We schrijven vrijdag 15 januari 2013. Al vrij vroeg hing er een papiertje aan de deur met het woord ‘vol’. Er kon geen vlieg meer bij. Het Enschedese jazzcafé zat stampvol te genieten van pianist Peter Beets.

Vrijdag wijdde de Volkskrant twee pagina’s aan de wederopstanding van de in 1977 opgerichte Rotterdamse jazzclub Dizzy. Dat was nog eens een jazzclub. Art Taylor had daar gespeeld, Teddy Edwards, Chet Baker, Benjamin Herman, Rob van Bavel, Eric Voeimans…

Ach, denk je dan. Op die laatste na hebben die coryfeeën ook allemaal in de vier jaar eerder opgerichte ‘De Tor’ gespeeld. En zij niet alleen. Ook Jimmy Raney, Eric Vloeimans, John Scofield, Steve Swallow, Jack McDuff, Mark Withfield, Doug Raney, René Thomas, Al Cohn, Freddie Hubbard, Nat Adderey, Johnny Griffin, Piet Noordijk, Peter Nieuwerf, Barney Kessel, Rob Franken, Ack van Rooyen, Ronnie Cuber, Willem Breuker, Philly Joe Jones en Dizzy Gillespie zelf.

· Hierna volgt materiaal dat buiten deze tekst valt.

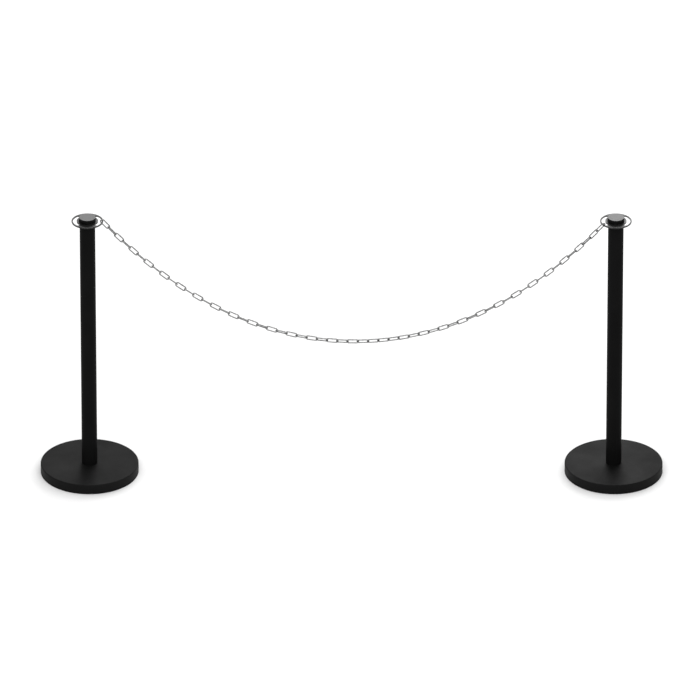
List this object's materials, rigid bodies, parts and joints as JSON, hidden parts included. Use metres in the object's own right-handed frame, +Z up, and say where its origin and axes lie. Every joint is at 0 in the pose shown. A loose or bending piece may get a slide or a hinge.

Het Volkskrant artikel eindigde met een overzicht waar nog meer jazz wordt gespeeld in Nederland. De Tor hadden ze er niet bij gezet. Volgend jaar veertig jaar jazz in Enschede. Niet de oudste club van het land. Wel de jazzclub die het langst op dezelfde plek zit. Alle jazzmusici in Nederland en daarbuiten kennen het podium. De Volkskrant is het niet opgevallen.

Peter Beets, de jongste Beets Brother is met z’n veertig jaar bijna net zo oud als De Tor. Hij speelde er vaker, maar niet zo als vrijdag een programma Chopin meets the blues.

Ongelooflijk. De klassieken tot swingen brengen daar hebben Jacques Loussier en Louis van Dijk zich ook mee bezig gehouden. Maar Beets ging wat originaliteit betreft wel een tandje verder. Met geestige praatjes tussendoor toonde hij in het gezelschap van bassist Frans van Geest en de uitnemend drummende Gijs Dijkhuizen aan dat de muziek van Chopin een fantastisch uitgangspunt voor jazz kan zijn. Waarin zelfs een flinke knipoog naar Chick Corea’s La Fiesta uitgedeeld kan worden.

Een overvol Enschedees jazzpodium genoot. Maar De Volkskrantlezer wordt op dat punt dom gehouden.